Une identité forte, dynamique et ouverte
C’est ainsi que nous rejetons vigoureusement ceux qui en France pourchassent les Roms et regardent avec suspicion les Français naturalisés et les Français musulmans ; nous rejetons les Etats-Unis de Bush, l’invasion de l’Irak au nom de la lutte contre «l’axe du mal», et les intégristes qui brûlent le Coran… Mais nous aimons la France progressiste, les Français qui soutiennent les peuples dans leur libération, ceux qui mènent des actions de solidarité en France ou dans d’autres pays. Nous aimons l’Amérique généreuse, ouverte, qui a permis l’élection d’Obama et l’état d’esprit qui a permis à ce dernier de prononcer le discours du Caire …
La Tunisie a toujours été une terre d’accueil pour des populations et des cultures diverses. Elle a eu le génie de savoir les intégrer, sans perdre son âme, mais en l’enrichissant au contraire par les apports nouveaux ; elle a su garder une identité forte, parce que dynamique et ouverte aux évolutions et aux influences diverses.

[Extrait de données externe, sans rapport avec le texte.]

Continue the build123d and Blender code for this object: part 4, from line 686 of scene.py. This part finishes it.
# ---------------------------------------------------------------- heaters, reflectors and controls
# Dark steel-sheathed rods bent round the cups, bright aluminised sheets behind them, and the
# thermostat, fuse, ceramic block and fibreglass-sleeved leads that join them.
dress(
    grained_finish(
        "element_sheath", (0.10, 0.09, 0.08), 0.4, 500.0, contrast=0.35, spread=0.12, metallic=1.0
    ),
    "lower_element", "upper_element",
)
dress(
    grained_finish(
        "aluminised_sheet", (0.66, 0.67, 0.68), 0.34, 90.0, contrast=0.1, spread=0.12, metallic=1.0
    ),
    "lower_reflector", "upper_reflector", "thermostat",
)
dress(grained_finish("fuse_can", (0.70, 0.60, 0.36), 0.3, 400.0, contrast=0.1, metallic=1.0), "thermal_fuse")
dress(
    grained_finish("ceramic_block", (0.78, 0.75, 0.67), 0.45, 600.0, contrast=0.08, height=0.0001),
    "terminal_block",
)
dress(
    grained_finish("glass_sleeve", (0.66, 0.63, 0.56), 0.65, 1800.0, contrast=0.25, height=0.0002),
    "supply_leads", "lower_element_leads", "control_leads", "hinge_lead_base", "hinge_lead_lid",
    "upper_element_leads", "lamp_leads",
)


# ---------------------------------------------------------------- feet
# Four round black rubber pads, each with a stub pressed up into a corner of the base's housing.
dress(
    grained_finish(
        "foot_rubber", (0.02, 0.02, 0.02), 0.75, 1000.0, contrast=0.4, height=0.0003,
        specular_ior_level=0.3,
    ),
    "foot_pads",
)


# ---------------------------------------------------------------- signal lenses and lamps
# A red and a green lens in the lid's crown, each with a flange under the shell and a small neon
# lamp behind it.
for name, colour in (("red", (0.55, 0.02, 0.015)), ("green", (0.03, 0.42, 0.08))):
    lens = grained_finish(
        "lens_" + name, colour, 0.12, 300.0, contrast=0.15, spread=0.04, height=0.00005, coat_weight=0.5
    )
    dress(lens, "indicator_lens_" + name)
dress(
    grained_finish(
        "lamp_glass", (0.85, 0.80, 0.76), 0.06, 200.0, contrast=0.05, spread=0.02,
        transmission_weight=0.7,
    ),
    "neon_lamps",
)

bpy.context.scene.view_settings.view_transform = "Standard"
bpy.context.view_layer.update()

Notre pays a mené la 1ère révolution de ce siècle, une révolution d’un type nouveau, sans chef, mais conduite par toutes les composantes, unies, de la population. Son exemple a entraîné la révolution égyptienne et des processus révolutionnaires dans un grand nombre de pays arabes. Tous les pays du monde ont maintenant les yeux rivés sur elle, ce qui lui confère une véritable responsabilité historique. Quel visage voulons-nous offrir au monde? Celui d’une Tunisie frileuse, refermée sur elle-même, différenciant ses citoyens suivant les certificats de naissance de leurs ascendants? Ou bien celui d’une Tunisie ouverte, généreuse, accueillant tous ses citoyens et acceptant que tous la servent? Les électeurs ne voteront pas pour des candidats étrangers à eux par la mentalité ou la culture… Faisons-leur confiance pour porter leurs voix vers ceux de leurs concitoyens qui font preuve de compétence, de probité, d’attachement à l’intérêt du pays et de bonnes idées pour le faire progresser!